You may recall that on Wednesday, Donald Trump gave a chilling warning to the Republican establishment–his supporters may riot if he goes into the Republican National Convention with a clear lead in delegates, only to get denied the nomination. Well, a major Trump surrogate and tea party activist doubled down on that threat a few hours later, saying that if Trump were denied the nomination, violent outbursts wouldn’t be a bad thing.
Scottie Nell Hughes is the chief political commentator at USA Radio Networks, a distributor of mostly Christianist talk radio programs. She is also a prominent Trump supporter, and has been a fixture for most of the campaign on CNN and Fox News Channel. On Wednesday’s edition of “The Situation Room,” Wolf Blitzer asked Hughes about Trump’s threat. Watch a clip here.
— CNN Politics (@CNNPolitics) March 16, 2016
Watch a longer clip here.
Hughes agreed with Trump that there would indeed be a lot of anger if his supporters felt “the people’s voice” were ignored. If the GOP establishment dealt what she called “a backhand” to Trump’s supporters, she said that anger would boil over. Under those circumstances, Hughes didn’t think that “riots aren’t necessarily a bad thing” if the GOP were to “ignore the voice of the people.”
Blitzer was understandably dumbfounded. He wondered if Hughes thought the 2016 GOP convention could turn into a repeat of the 1968 Democratic convention in Chicago, which is still infamous for the sometimes violent protests that took place there. But Hughes said–with a straight face–that such a “riot” would be violent. She didn’t think that there would be actual violence if Trump were denied the nomination, but she did believe that “they would make sure that their voices are heard.”
If you think that clip was chilling, the full exchange was even more mind-numbing. Hughes claimed that there are actually two definitions of riots. She claimed that if Trump followers “rioted,” it wouldn’t result in violence, but just “a large display of emotion.”
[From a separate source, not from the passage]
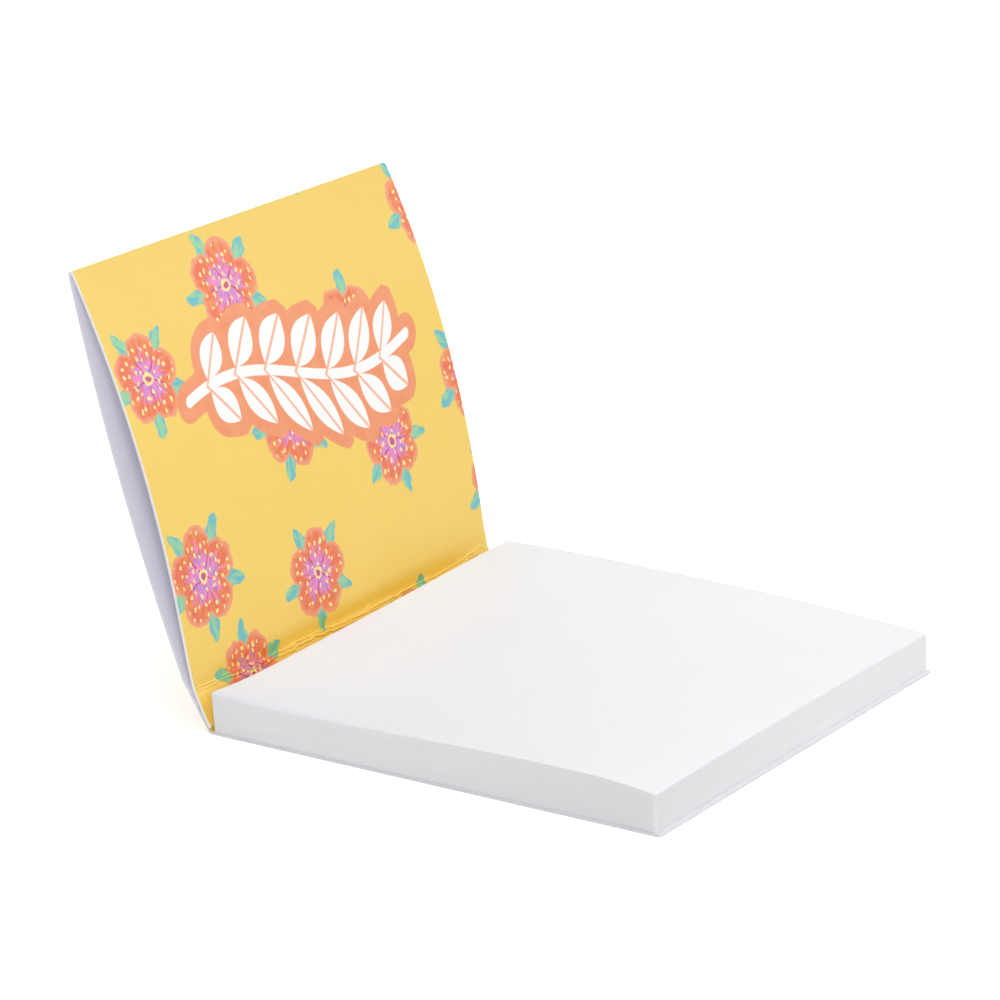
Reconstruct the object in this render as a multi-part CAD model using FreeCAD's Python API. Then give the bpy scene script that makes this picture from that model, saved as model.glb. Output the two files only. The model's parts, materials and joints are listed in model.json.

Well, we’ve already seen a number of examples of “large displays of emotion” from Trump supporters. Back in November, a protester in Birmingham was violently kicked and beaten by Trump supporters, and Trump himself said he deserved it. And last week, a Trump supporter in Fayetteville, North Carolina cold-cocked a protester and threatened to kill him if he ever showed up at another Trump rally. This also comes on the heels of another Trump surrogate, Ann Coulter, saying that she would actually like to see more instances of protesters getting beaten up at Trump rallies.
After hearing this, if I were a delegate pledged to Trump, I would probably vote for someone else on the convention floor, or not even vote at all. Granted, pledged delegates are legally bound to vote for that candidate in the first round. But if there is ever a cause for an exception to that rule, it is when that candidate either condones or outright encourages behavior that has no place in any self-respecting democracy. That would especially be true if I were a parent. How would I be able to tell my kids why I voted for a man who condones or tacitly encourages violence?
Let’s review. In the last week, a top Trump surrogate called for more violence at Trump’s rallies, Trump himself threatened riots if he doesn’t get the nomination, and another surrogate said that riots wouldn’t be a bad thing under such circumstances. If a delegate pledged to Trump opted not to do so and cited these instances as reasons for breaking that pledge, that delegate would be a hero.